Community college expert shows the way to help foster youth
David Ambroz, who is the Executive Director of Los Angeles City College Foundation and creator of its Guardian Scholars Program, headlined the summit. He established the Guardian Scholars program to provide a support structure for foster youth in making the transition from foster care to independence. It does it by connecting the youth to financial, academic, and social support that will assist them in pursuing higher education.
“They don’t always have the support they need at home,” Ambroz said. “It is the community college where they’ll most likely end up and, hence, need the most support.”
Ambroz, who was homeless himself in Manhattan as a youth and was in foster care, drove home the point of how many colleges aren’t aware of how many they have. When he first started at his college, he asked his administration how many foster youth go to LACC to get an idea of how large a population he was dealing with.
“They thought they had just six foster youth in a college of 220,000 students,” Ambroz said.
As he worked to modify admission forms, he was able to identify 4,000 foster youth students on his campus, not six. He then worked to get buy-in to his program from the deans, the president, administration and frontline staff.
“Somehow foster youth are expected to know what to do when they get on campus and if they even come here and enroll it’s a miracle,” he said. “We removed the barriers and implemented hand-holding support. It’s been a tremendous success.”
Most will transition to a community college
Janine Allen, Professor of Education at Portland State University, presented data from a survey that showed former foster youth’s pathway to the baccalaureate is often through the community college.

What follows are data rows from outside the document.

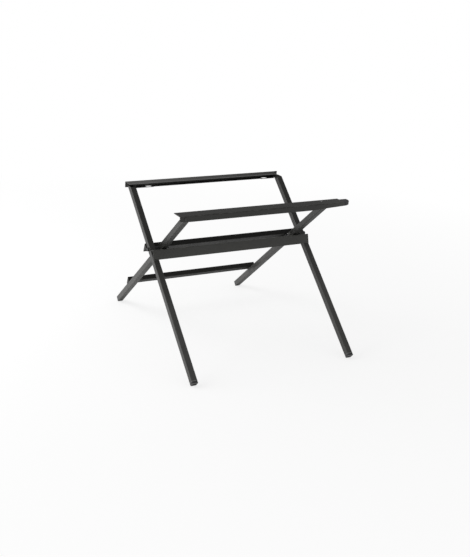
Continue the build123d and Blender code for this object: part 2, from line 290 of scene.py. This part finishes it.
def frame_paint(
    name, turn, dark=SATIN_DARK, light=SATIN_LIGHT, sheen=0.5, end_dust_and_light=("Z", 0.38, 0.2, 0.18),
    rub_and_highlight_colour=RUBBED_AND_HIGHLIGHT, lit_lips=()
):
    """Satin black powder paint. The turn lines the bends up with the piece's own directions.

    Towards one end the paint is paler, as dust lying thicker there and as painted light: its direction,
    where it starts, where it is full, its share.
    Lips are sheet edges that face forward and get a painted highlight: how far back, lowest and highest.
    """
    paler_axis, paler_start, paler_full, paler_most = end_dust_and_light
    material, tree, shader, place = new_finish(name)
    own_place = place.outputs["Object"]
    own_normal = place.outputs["Normal"]
    shader.inputs["Specular IOR Level"].default_value = sheen
    turned = tree.nodes.new("ShaderNodeMapping")
    turned.vector_type = "NORMAL"
    turned.inputs["Rotation"].default_value = (turn, 0.0, 0.0)
    tree.links.new(own_normal, turned.inputs["Vector"])
    grain = use_group(tree, powder_grain, Vector=own_place, Peel_Scale=900.0)
    clouds = grain["Clouds"]
    rub_and_highlight = use_group(tree, bend_rub_and_highlight, Normal=turned.outputs["Vector"], Vector=own_place)["Rub And Highlight"]
    marks = use_group(tree, scuffs, Vector=own_place, Normal=own_normal)
    finished = blend_colour(tree, clouds, dark, light)
    # Paler rounded bends: partly rubbed paint, partly a painted highlight
    rub_and_highlight_share = maths(tree, "MULTIPLY", rub_and_highlight, RUB_AND_HIGHLIGHT_SHARE)
    finished = blend_colour(tree, rub_and_highlight_share, finished, rub_and_highlight_colour)
    dust_share = maths(tree, "MULTIPLY", marks["Dust"], LOOSE_DUST_SHARE)
    finished = blend_colour(tree, dust_share, finished, LOOSE_DUST)
    where = split_axes(tree, own_place)
    # Paler towards one end: dust, and painted light
    towards = span(tree, where[paler_axis], paler_start, paler_full, 0.0, paler_most)
    patchy = span(tree, clouds, 0.2, 0.6, 0.6, 1.0)
    finished = blend_colour(tree, maths(tree, "MULTIPLY", towards, patchy), finished, END_DUST_AND_LIGHT)
    # Painted highlight along the forward sheet edges
    for lip_y, lip_low, lip_high in lit_lips:
        near = span(tree, where["Y"], lip_y + LIP_END, lip_y + LIP_FULL)
        above = span(tree, where["Z"], lip_low - LIP_BLUR, lip_low)
        below = span(tree, where["Z"], lip_high + LIP_BLUR, lip_high)
        on_lip = maths(tree, "MULTIPLY", maths(tree, "MULTIPLY", above, below), near)
        lip_highlight_share = maths(tree, "MULTIPLY", on_lip, span(tree, clouds, 0.2, 0.6, 0.6, 0.9))
        finished = blend_colour(tree, lip_highlight_share, finished, LIP_HIGHLIGHT)
    tree.links.new(finished, shader.inputs["Base Color"])
    worn = maths(tree, "MULTIPLY", marks["Scuff"], SCUFF_ROUGHNESS)
    rough = maths(tree, "ADD", span(tree, clouds, 0.3, 0.7, 0.36, 0.46), worn)
    rough = maths(tree, "SUBTRACT", rough, maths(tree, "MULTIPLY", rub_and_highlight, RUB_GLOSS))
    slant = tree.nodes.new("ShaderNodeLayerWeight")
    slant.inputs["Blend"].default_value = 0.5
    rough = maths(tree, "ADD", rough, span(tree, slant.outputs["Facing"], 0.6, 1.0, 0.0, 0.4))
    tree.links.new(rough, shader.inputs["Roughness"])
    add_bump(tree, shader, grain["Height"], PAINT_RELIEF)
    return material


def moulded_plastic(name, dark, light, roughness):
    """Matt moulded plastic with a fine spark-eroded grain and paler, scuffed patches."""
    material, tree, shader, place = new_finish(name)
    grain = use_group(tree, powder_grain, Vector=place.outputs["Object"], Peel_Scale=1500.0)
    marks = use_group(tree, scuffs, Vector=place.outputs["Object"], Normal=place.outputs["Normal"])
    cloudy = blend_colour(tree, grain["Clouds"], dark, light)
    scuff_share = maths(tree, "MULTIPLY", marks["Scuff"], PLASTIC_SCUFF_SHARE)
    colour = blend_colour(tree, scuff_share, cloudy, SCUFFED_PLASTIC)
    rough = span(tree, grain["Clouds"], 0.3, 0.7, roughness, roughness + 0.12)
    tree.links.new(colour, shader.inputs["Base Color"])
    tree.links.new(rough, shader.inputs["Roughness"])
    add_bump(tree, shader, grain["Height"], PLASTIC_RELIEF)
    return material


def plated_steel(name, dark, light, roughness, metallic):
    """Plated hardware: cloudy plating with fine turned lines and duller patches."""
    material, tree, shader, place = new_finish(name)
    stretch = tree.nodes.new("ShaderNodeMapping")
    stretch.inputs["Scale"].default_value = (1.0, 0.08, 0.08)
    tree.links.new(place.outputs["Object"], stretch.inputs["Vector"])
    lines = noise(tree, stretch.outputs["Vector"], 2600.0, 3.0)
    patches = noise(tree, place.outputs["Object"], 240.0, 5.0, 0.65)
    colour = blend_colour(tree, span(tree, patches, 0.35, 0.65), dark, light)
    duller = span(tree, patches, 0.35, 0.65, roughness + 0.14, roughness)
    rough = maths(tree, "ADD", duller, maths(tree, "MULTIPLY", lines, 0.08))
    tree.links.new(colour, shader.inputs["Base Color"])
    tree.links.new(rough, shader.inputs["Roughness"])
    shader.inputs["Metallic"].default_value = metallic
    add_bump(tree, shader, maths(tree, "ADD", lines, patches), PLATING_RELIEF)
    return material


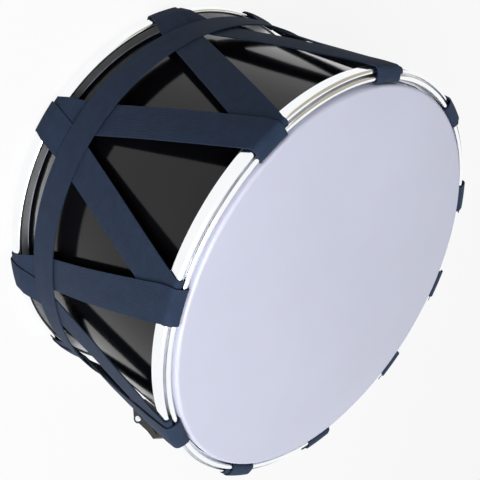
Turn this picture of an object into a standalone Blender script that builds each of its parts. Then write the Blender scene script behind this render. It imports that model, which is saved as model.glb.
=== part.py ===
"""Davul: a strap-laced two-headed drum, standing on its rear head.

The drum's axis is +Z. The rear head's face lies on z = 0 and the front head's
face on z = DEPTH. A depth written as t is measured from the nearer head's face
towards the middle of the drum, so one profile serves both ends.
"""
import math

import bmesh
import bpy
from mathutils import Matrix, Vector

MM = 0.001

# Driving sizes
DEPTH = 306 * MM              # from head face to head face
HOOP_R = 265 * MM             # outside of the two hoop bands
SHELL_R = 246 * MM            # outside of the wooden shell
SHELL_WALL = 6 * MM
STRAP_W = 40 * MM
STRAP_T = 1.4 * MM
FACETS = 48                   # sides of every large turned piece
GAP = 0.3 * MM                # left between pieces that touch

# Heads: a film that rolls over the shell's edge into a collar
FILM_T = 0.5 * MM
FILM_FLAT_R = 244.8 * MM
COLLAR_R = 249.2 * MM
COLLAR_END_T = 18.8 * MM

# Hoop bands: sheet steel with a rolled shoulder and a curled hem
SHEET_T = 1.6 * MM
LIP_T = 6.4 * MM              # depth of the shoulder's crest
SHOULDER_R = 3.8 * MM
HEM_T = 22.6 * MM             # depth of the hem's crest
HEM_R = 3.0 * MM

# Flesh hoops: aluminium profiles that the film is cast into
FLESH_IN_R = 250.2 * MM
FLESH_TOP_T = 11.4 * MM
FLESH_STEP_R = 261.6 * MM
FLESH_STEP_T = 8.4 * MM
FLESH_OUT_R = 263.0 * MM
FLESH_END_T = 19.2 * MM

# Tension rings: round rods that the webbing turns around
RING_MID_R = 255.3 * MM
RING_MID_T = 5.9 * MM
RING_ROD_R = 3.1 * MM

# Wooden rings glued inside the shell's two ends
LINER_WALL = 6 * MM
LINER_H = 30 * MM
LINER_TOP_T = 6 * MM

# Belly belt, drawn tight round the lacing near the rear hoop
BELT_MID_Z = 75 * MM
BELT_R = 262.1 * MM           # middle of the webbing
BELT_STEP = 7.5               # degrees between its stations

# Lacing: where each turn lies round the hoops, in degrees, as the lacer set it
FRONT_TURNS = (-148.8, -108.7, -67.4, -28.9, 7.3, 42.3, 77.9, 107.9, 138.9, 173.3)
REAR_TURNS = (-132.5, -88.9, -44.5, -10.8, 24.8, 60.1, 92.9, 123.4, 156.1, 192.3)
TURN_SHIFT = 8 * MM           # a strap dives this far beside the one that leaves
ARM_START_T = 12 * MM         # the arms slant between these depths
UNDER_LAYER_R = 266.05 * MM   # middle of the strap that lies on the band
OVER_LAYER_R = 268.2 * MM     # middle of the strap that lies on that one
UNDER_BELT_R = 258.0 * MM
OVER_BELT_R = 259.9 * MM
SWAP_Z = 160 * MM             # the arms lie well apart here and change layers below
SWAP_R = 261.7 * MM
SWAP_HALF = 1.0 * MM
CROSS_Z = 225 * MM            # above here neighbouring arms run over each other

# Cam buckles: one joins the lacing's ends, one closes the belly belt
BUCKLED_RUN = 7
BUCKLE_MID_Z = 173 * MM
BELT_BUCKLE_ANGLE = 76.5
BUCKLE_L = 62 * MM
BUCKLE_W = 48 * MM
BUCKLE_PLATE_T = 2 * MM
CHEEK_T = 2.2 * MM
PIN_R = 2.5 * MM
PIN_HOLE_R = 2.8 * MM
PIN_X = -6 * MM
PIN_Z = 14 * MM
PIN_HEAD_R = 4 * MM
LEVER_W = 42 * MM
SLOT_X = 25.5 * MM            # middle of the slot that holds the sewn end
SLOT_L = 6 * MM
SLOT_W = 42.5 * MM
TAIL_X = 19 * MM              # where the free end lies, under the lever
ON_PLATE = BUCKLE_PLATE_T + GAP + STRAP_T / 2 + 0.1 * MM

# Vent
VENT_ANGLE = 60.0
VENT_Z = 205 * MM
VENT_HOLE_R = 8 * MM
VENT_BORE_R = 6 * MM
VENT_FLANGE_R = 13 * MM


def clear_scene():
    for thing in list(bpy.data.objects):
        bpy.data.objects.remove(thing, do_unlink=True)


def collection(name):
    group = bpy.data.collections.new(name)
    bpy.context.scene.collection.children.link(group)
    return group


def material(name, colour, roughness, metallic=0.0):
    mat = bpy.data.materials.new(name)
    mat.use_nodes = True
    shader = mat.node_tree.nodes["Principled BSDF"]
    shader.inputs["Base Color"].default_value = (*colour, 1.0)
    shader.inputs["Roughness"].default_value = roughness
    shader.inputs["Metallic"].default_value = metallic
    return mat


def mesh_object(name, mesh, group, mat=None):
    thing = bpy.data.objects.new(name, mesh)
    group.objects.link(thing)
    if mat:
        mesh.materials.append(mat)
    return thing


def signed_area(loop):
    pairs = zip(loop, loop[1:] + loop[:1])
    return sum(a[0] * b[1] - b[0] * a[1] for a, b in pairs) / 2


def arc(mid, radius, start, end, steps):
    """Points of an arc in a profile; angles in degrees, 0 outwards, 90 to smaller t."""
    points = []
    for step in range(steps + 1):
        angle = math.radians(start + (end - start) * step / steps)
        points.append((mid[0] + radius * math.cos(angle), mid[1] - radius * math.sin(angle)))
    return points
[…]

According to her survey results of PCC, University of Oregon, Western Oregon, University of Portland, Portland State and Concordia students, PCC had the highest concentration of former foster youth in the Portland Metro area with 6.3 percent of its student population. The average for the survey was 4.6 percent and the lowest rate being 1.6 percent at Portland.
But PCC has plenty of help in this effort. Portland City Commissioner Dan Saltzman (a former PCC Board member) is leading the City of Portland’s efforts to improve the futures of the community’s foster youth and through the Portland Children’s Levy, is investing $1.8 Million annually in programs to help foster children succeed. In addition, Portland has begun discussions to collaborate with other governmental and non-governmental partners to improve the lives and educational futures of foster children.
This is great news for PCC students like Ashlyn Corbett, 18, who has been in foster care for 12 years and is currently transitioning out. The Tigard resident told the summit attendees that she would enroll in music classes at the Sylvania Campus this fall. But she said it’s been a struggle to figure everything out for college and wants to make sure that those who follow her get more support.
“I never had anybody telling me to get my butt up and go to school,” she said. “That I needed to get good grades and that I needed to study for tests and needed to get into college. If you get the grades you’re going to have a better future. I didn’t have somebody to push me or feed my drive. I had to find the confidence and the resources to get up and go to school and get those grades to graduate (from high school).”